I now leave the whole subject with a parting word of
APPLICATION, and commend it to serious
attention. In an age of hurry and bustle about secular things, in an age of
wretched strife and controversy about religion—I entreat men not to neglect
the great truths which these pages contain.
(1) What do we know of Christ, for ourselves?
We have heard of Him thousands of times. We call ourselves Christians. But
what do we know of Christ experimentally, as our own personal Savior,
our own Priest, our own Friend, the Healer of our
conscience, the Comforter of our heart, the Pardoner of our
sins, the Foundation of our hope, the confidence of our souls?
How is it?
(2) Let us not rest until we feel Christ "present" in our
own hearts, and know what it is to be one with Christ and Christ in us.
This is real religion.
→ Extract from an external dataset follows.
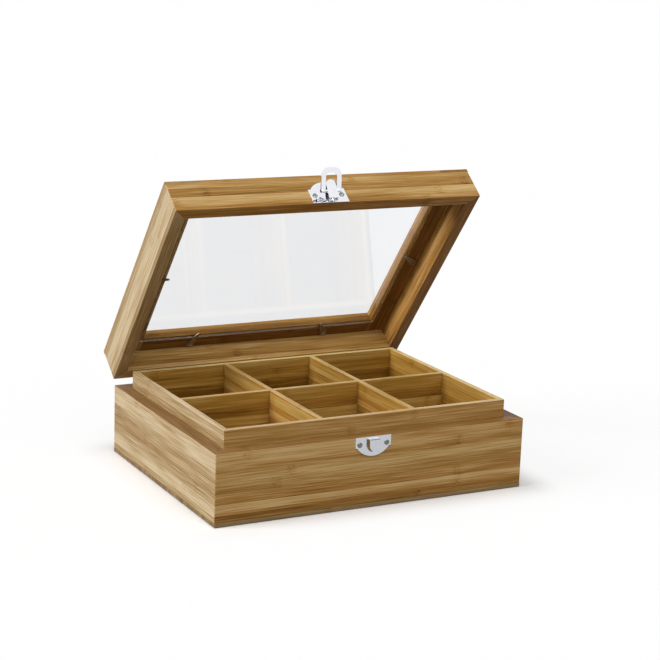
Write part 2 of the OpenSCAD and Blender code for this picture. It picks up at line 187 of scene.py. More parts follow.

To live in the habit of looking backward
to Christ on the cross, upward to Christ at God's right hand, and
forward to Christ coming again—this is the only Christianity which
gives comfort in life, and good hope in death. Let us remember this.
(3) Let us beware of holding erroneous views about the
Lord's Supper
, and especially about the real nature of Christ's
"presence" in it. Let us not so mistake that blessed ordinance, which was
meant to be our soul's food—as to turn it into our soul's poison! There is
no sacrifice in the Lord's Supper, no sacrificing priest, no altar, no
bodily "presence" of Christ in the bread and wine. These things are not in
the Bible, and are dangerous inventions of man, leading on to superstition!
Let us take care.
(4) Let us keep continually before our minds, the second
advent of Christ
, and that real "presence "which is yet to come.
Let our loins be girded, and our lamps burning, and ourselves like men daily
waiting for their Master's return. Then, and then only, shall we have all
the desires of our souls satisfied. Until then the less we expect from this
world the better. Let our daily cry be, "Amen! Come, Lord Jesus!"